What the task requires — Copy every record below exactly.
◇ ◇ ◇ ◇ ◇ ◇ ◇
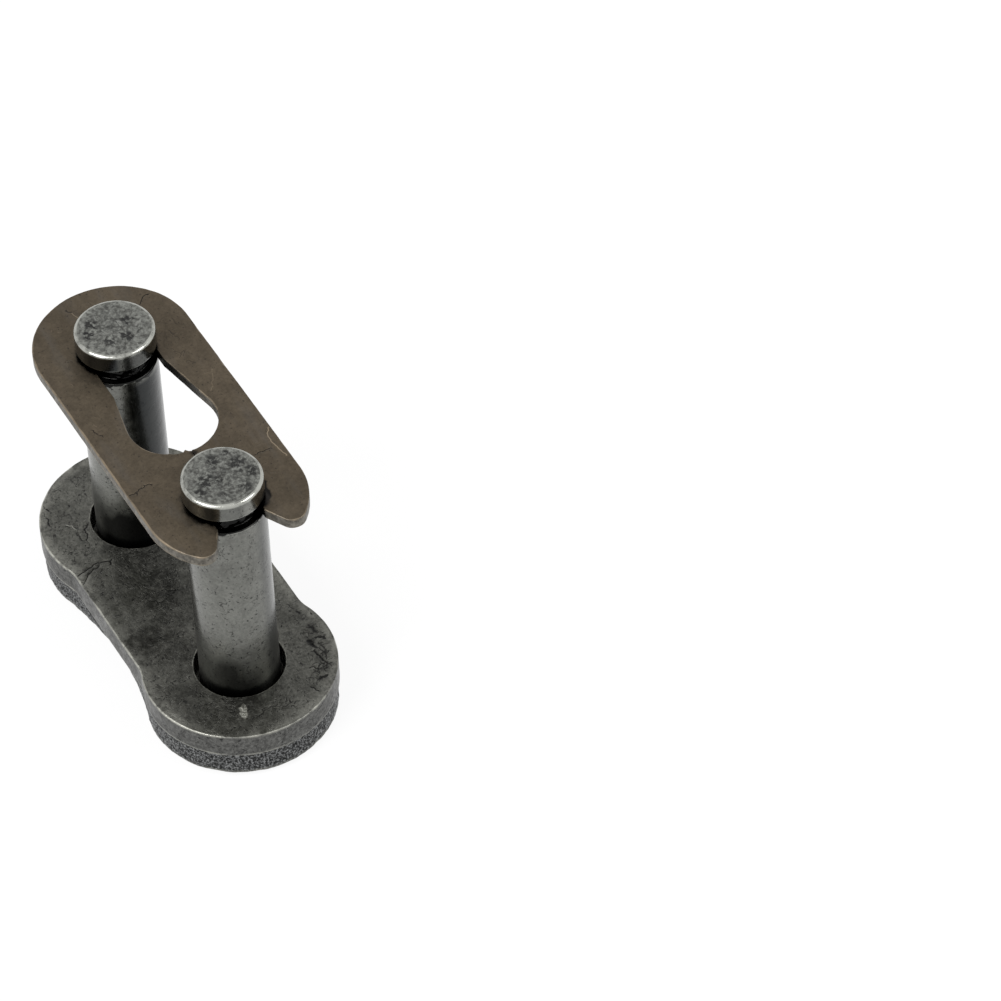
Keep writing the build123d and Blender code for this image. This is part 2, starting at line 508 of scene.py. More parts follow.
def fill_face(loops, spacing, extra):
    """Triangles over a flat face, and the points added inside it."""
    edge_points = np.concatenate(loops)
    low, high = edge_points.min(0), edge_points.max(0)
    dice = np.random.default_rng(7)
    rows = np.arange(low[1], high[1], spacing * ROW_SHARE)
    grid = [
        (x + (0.5 * spacing if i % 2 else 0.0), y)
        for i, y in enumerate(rows)
        for x in np.arange(low[0], high[0], spacing)
    ]
    grid = np.array(grid) + dice.uniform(-GRID_SHAKE, GRID_SHAKE, (len(grid), 2)) * spacing
    clear = distance_to(grid, [*edge_points, *extra]) > CLEAR_SHARE * spacing
    grid = grid[clear & inside(grid, loops)]
    added = np.concatenate((extra, grid))
    corners = [Vector(p) for p in np.concatenate((edge_points, added))]
    links = []
    start = 0
    for loop in loops:
        links += [(start + i, start + (i + 1) % len(loop)) for i in range(len(loop))]
        start += len(loop)
    _, _, triangles, origins, _, _ = geometry.delaunay_2d_cdt(corners, links, [], 0, SMALLEST_GAP)
    named = np.array([[origins[corner][0] for corner in t] for t in triangles])
    on_edge = (named < start).all(1)
    centres = np.array([[(corners[i].x, corners[i].y) for i in t] for t in named]).mean(1)
    keep = ~on_edge
    keep[on_edge] = inside(centres[on_edge], loops)
    return named[keep], added


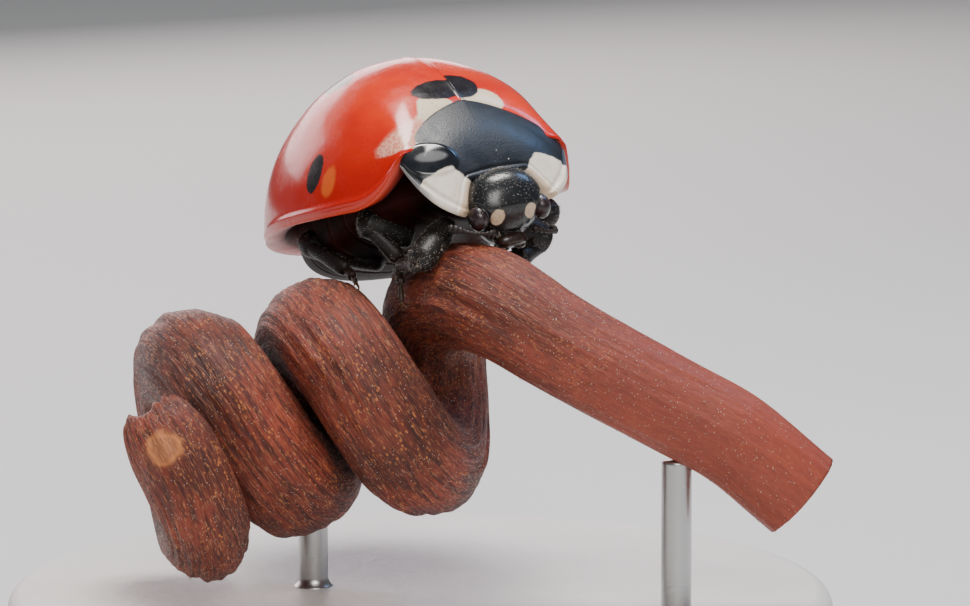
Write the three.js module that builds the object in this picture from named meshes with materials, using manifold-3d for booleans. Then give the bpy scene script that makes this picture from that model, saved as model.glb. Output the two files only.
◇ ◇ ◇ ◇ ◇ ◇ ◇
Reply —
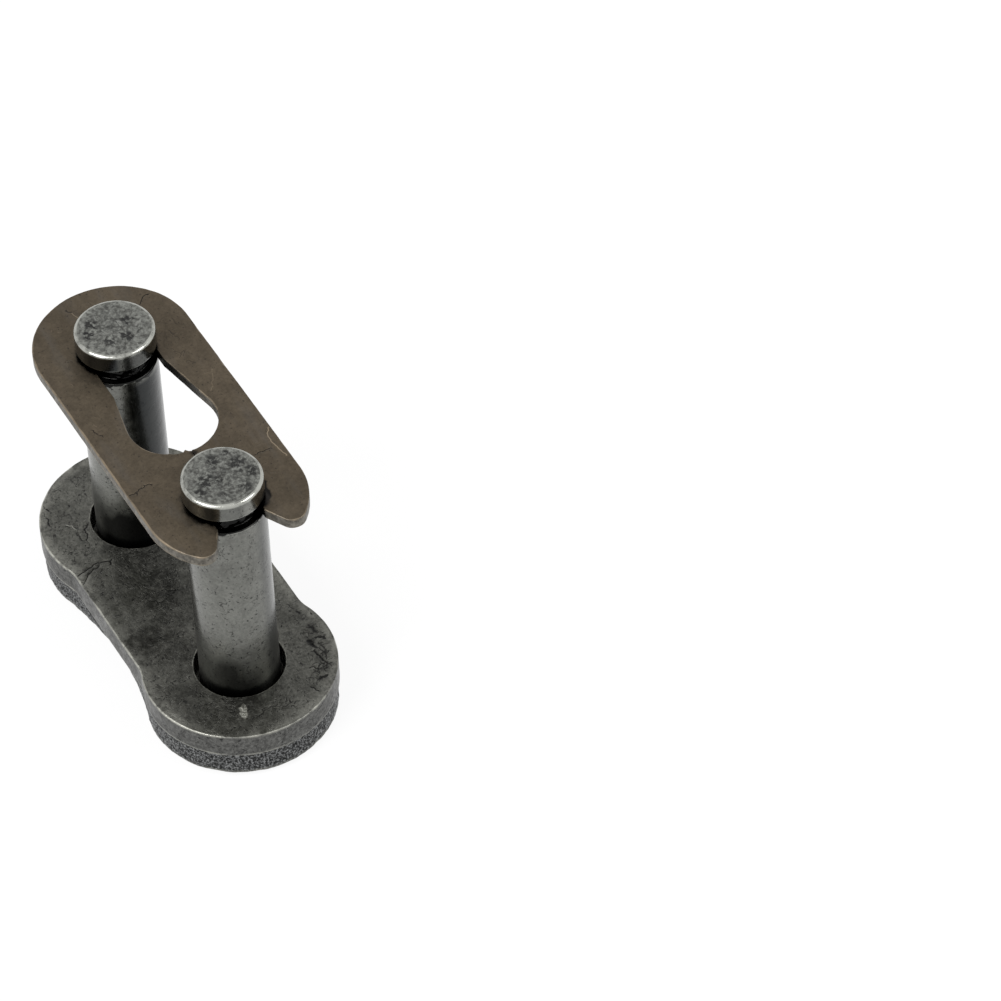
Keep writing the build123d and Blender code for this image. This is part 2, starting at line 508 of scene.py. More parts follow.
def fill_face(loops, spacing, extra):
    """Triangles over a flat face, and the points added inside it."""
    edge_points = np.concatenate(loops)
    low, high = edge_points.min(0), edge_points.max(0)
    dice = np.random.default_rng(7)
    rows = np.arange(low[1], high[1], spacing * ROW_SHARE)
    grid = [
        (x + (0.5 * spacing if i % 2 else 0.0), y)
        for i, y in enumerate(rows)
        for x in np.arange(low[0], high[0], spacing)
    ]
    grid = np.array(grid) + dice.uniform(-GRID_SHAKE, GRID_SHAKE, (len(grid), 2)) * spacing
    clear = distance_to(grid, [*edge_points, *extra]) > CLEAR_SHARE * spacing
    grid = grid[clear & inside(grid, loops)]
    added = np.concatenate((extra, grid))
    corners = [Vector(p) for p in np.concatenate((edge_points, added))]
    links = []
    start = 0
    for loop in loops:
        links += [(start + i, start + (i + 1) % len(loop)) for i in range(len(loop))]
        start += len(loop)
    _, _, triangles, origins, _, _ = geometry.delaunay_2d_cdt(corners, links, [], 0, SMALLEST_GAP)
    named = np.array([[origins[corner][0] for corner in t] for t in triangles])
    on_edge = (named < start).all(1)
    centres = np.array([[(corners[i].x, corners[i].y) for i in t] for t in named]).mean(1)
    keep = ~on_edge
    keep[on_edge] = inside(centres[on_edge], loops)
    return named[keep], added


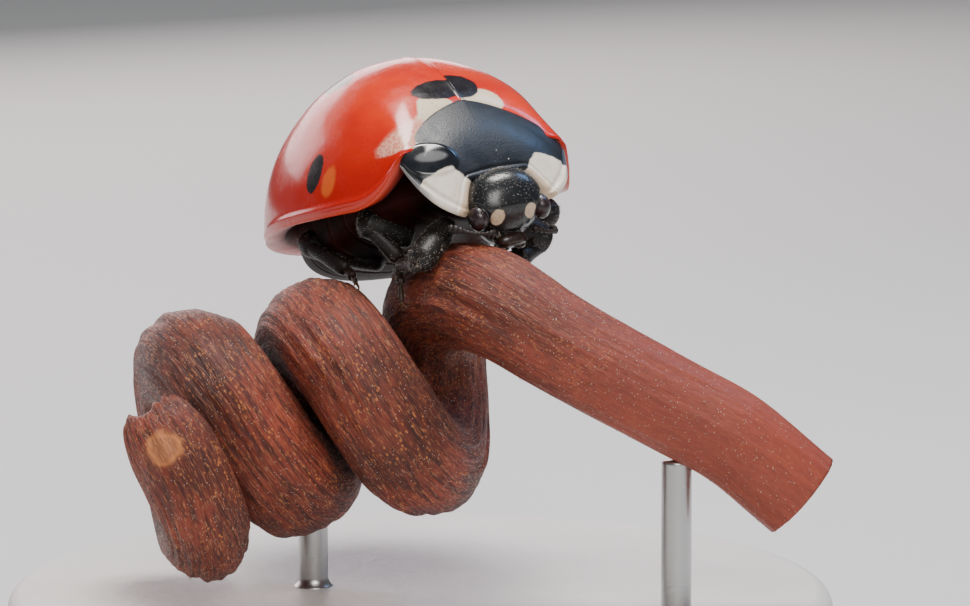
Write the three.js module that builds the object in this picture from named meshes with materials, using manifold-3d for booleans. Then give the bpy scene script that makes this picture from that model, saved as model.glb. Output the two files only.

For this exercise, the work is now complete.